There are definite problems with this approach. For one thing, Morphos must sacrifice some suspense on the altar of comic effect, and as a result, the final revelations lose part of their force. In addition, her emphasis curtails the range of emotions implicit in the script, since characters as different as the cynical Mr. Paravicini and the pathetic would-be architect Christopher Wren emerge in this production as similarly successful comic types. Sometimes laughter intrudes where it shouldn't; for example, Wren's paranoid outburst in the second act ("You're all against me, everyone's always been against me"), is in context far more amusing than pitiable.

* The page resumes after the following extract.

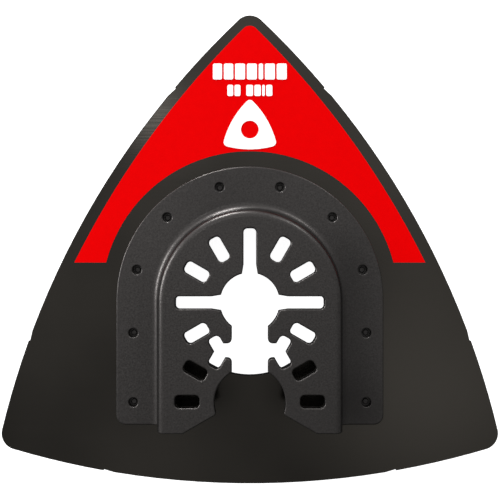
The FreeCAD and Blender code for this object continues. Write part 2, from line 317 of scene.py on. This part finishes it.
def plate_coat(tree):
    """Dark rolled steel: brush lines along X, cloudy tone, patches of painted sheen and light,
    painted shade in the mouth's corners and on cut edges.
    """
    lines = brush_lines(tree, along=60, across=5200)
    fine_lines = brush_lines(tree, along=120, across=9500, detail=1.0)
    clouds = cloud(tree, 55.0)
    brush = weighed(tree, lines, 0.7, fine_lines)
    tone = weighed(tree, brush, 0.25, clouds)
    dark, light = tint(PLATE_DARK, PLATE_TINT), tint(PLATE_LIGHT, PLATE_TINT)
    brightest, darkest = tint(PLATE_BRIGHTEST, PLATE_TINT), tint(PLATE_DARKEST, PLATE_TINT)
    # painted shade on the steep faces of the plate's cut edges
    cut_edge_shade = remap(tree, upright(tree), low=0.75, high=0.98, to_low=0.75, to_high=0.0)
    colour = blend_colour(tree, remap(tree, tone, *NARROW), dark, light)
    # painted sheen in patches, and painted light in the leg slots
    colour = blend_colour(tree, patches(tree, PAINTED_SHEEN), colour, brightest)
    # painted shade in the corners of the hub's mouth
    colour = blend_colour(tree, patches(tree, PAINTED_MOUTH_SHADE), colour, darkest)
    colour = blend_colour(tree, cut_edge_shade, colour, darkest)
    return {
        "Base Color": colour,
        "Metallic": 0.9,
        "Roughness": remap(tree, brush, *NARROW, 0.225, 0.165),
        "Specular IOR Level": 0.5,
        "Normal": bumped(tree, brush, 0.0035 * MM),
    }


def hub_coat(tree):
    """Grey powder coat with a fine metallic grain, with painted shade on parts of the flange and on
    the punched edges of the top.
    """
    grain = cloud(tree, 3400.0, roughness=0.6)
    flecks = cloud(tree, 6500.0, detail=1.0)
    drift = cloud(tree, 60.0)
    tone = weighed(tree, grain, 0.6, flecks)
    dark, light = tint(HUB_DARK, HUB_TINT), tint(HUB_LIGHT, HUB_TINT)
    # painted shade on the steep faces of the punched edges in the top
    steep = remap(tree, upright(tree), low=0.30, high=0.75, to_low=0.85, to_high=0.0)
    punched = remap(tree, height(tree), PUNCHED_FROM, PUNCHED_FULL, 0.0, steep)
    drifting = remap(tree, drift, *WIDE, to_high=0.3)
    colour = blend_colour(tree, remap(tree, tone, *NARROW), dark, light)
    colour = blend_colour(tree, drifting, colour, tint(HUB_DRIFT, HUB_TINT))
    # painted shade on the flange beside the wall and at the hub's ends
    colour = blend_colour(tree, patches(tree, PAINTED_HUB_SHADE), colour, tint(HUB_SHADED, HUB_TINT))
    # painted shade on the punched edges
    colour = blend_colour(tree, punched, colour, tint(HUB_DARKEST, HUB_TINT))
    return {
        "Base Color": colour,
        "Metallic": 0.9,
        "Roughness": remap(tree, tone, *WIDE, 0.36, 0.30),
        "Specular IOR Level": 0.4,
        "Normal": bumped(tree, tone, 0.009 * MM),
    }


def weld_metal(tree):
    """Melted spots under the same coat: darker, with a ripple."""
    ripple = cloud(tree, 2600.0, detail=3.0, roughness=0.6)
    dark, light = tint(WELD_DARK, HUB_TINT), tint(WELD_LIGHT, HUB_TINT)
    return {
        "Base Color": blend_colour(tree, remap(tree, ripple, *WIDE), dark, light),
        "Metallic": 0.8,
        "Roughness": remap(tree, ripple, *WIDE, 0.55, 0.42),
        "Normal": bumped(tree, ripple, 0.008 * MM),
    }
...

Nevertheless, a less light-hearted production of The Mousetrap might well have lapsed into maudlin sentimentality or self-importance. Agatha Christie just can't be taken too seriously, especially since in this specific play, she is poking fun at the conventions of the murder mystery genre, including her own work. At one point, for instance, she has Detective Sergeant Trotter--himself an insane parody of crime-fighting zeal--ask the other characters to reconstruct the crime. "Oh, that old chestnut," Mr. Paravicini sneers.

At the very least, then, this Mousetrap entertains, in large part due to the exertions of a talented cast. The first act rushes breathlessly by, with each character in succession making his appearance and promptly revealing his own brand of madness. While the quickness of the first act sometimes seems forced, the natural momentum of events whirls the second act on to a satisfactory--if not stunning--conclusion.

THE STANDOUTS in a generally fine cast are Davis Goodman as the effeminate Wren and Sam Bloomfield as Mr. Paravicini. Goodman minces marvelously through his role as the child-like homosexual, and Bloomfield, clad in an elegant dinner jacket and bedizened with rings, gives a superbly controlled performance as the uninvited guest. Also good is Mark Howard, appropriately manic as Detective Sergeant Trotter. Nancy Abrams makes a stony-faced Mrs. Boyle, although her carefully accented syllables sound too much like metered poetry.

The Mousetrap is staged in the Leverett Old Library Theater, a sort of "theater in the square," where seats flank the stage on four sides. Careful blocking, however, keeps the audience from spending too much time contemplating actors' backs.

The world of The Mousetrap is peopled with immature, often exaggerated characters, who rationalize their idiosyncracies by suggesting that "perhaps it's fun to be crazy." The mark of this production's success is that it half-persuades us to accept this premise, if only for the night.